The presented evolution scenario also suggests a reinterpretation of the Red Queen hypothesis of Van-Valen, who proposed that an observed constant species survival with geological time reflects a survival race where everybody has to improve just to maintain an unchanged survival chance [28]. We have observed that the survival of species lineages through time does not depend on obtaining large populations or on proliferation on a short time-scale; instead, it depends on the extent to which a species hedges against hostile attack by splitting its population into isolated patches. Small populations of isolated species are often predicted to exist for very long time intervals. This is in contrast to the common observation that larger population indicates longer survival [29]. Of course, in reality, a species with too small population will not be stable; in the present model, one site is already assumed to be enough to sustain the species as long as there is no other species attacking it, indicating that one site is already above the minimum population size to avoid purely random extinction due to fluctuation of the population size. If the present mechanism of species survival is in effect, there can be a non-monotonic dependence of the species long-time survival on its population.
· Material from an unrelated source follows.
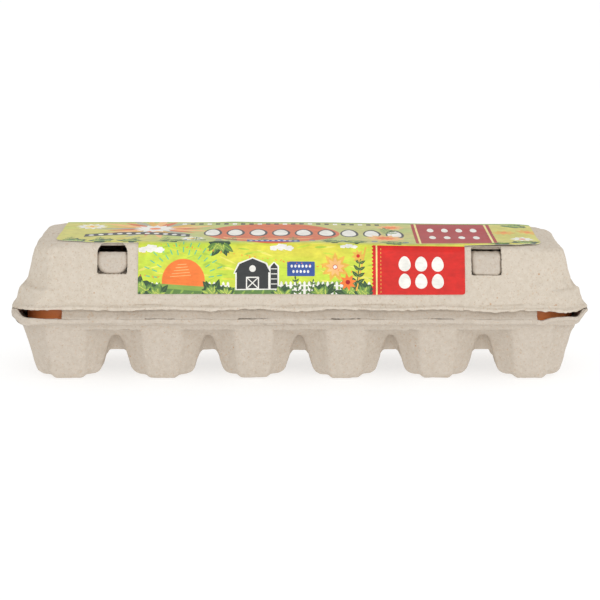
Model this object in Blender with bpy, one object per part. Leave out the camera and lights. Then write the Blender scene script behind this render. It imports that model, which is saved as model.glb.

Although we have addressed the problem of non-motile species it is tempting to speculate about its overall behavior in the context of the fossil record of all animal species. It has been found in Ref. [30] that the long time survival of genera does not correlate with their short time “success”. Although these data deal with duration of taxonomic orders with a short time “success” quantified by genera diversity, they also suggest a conceptual separation of the short time success from the long time survival.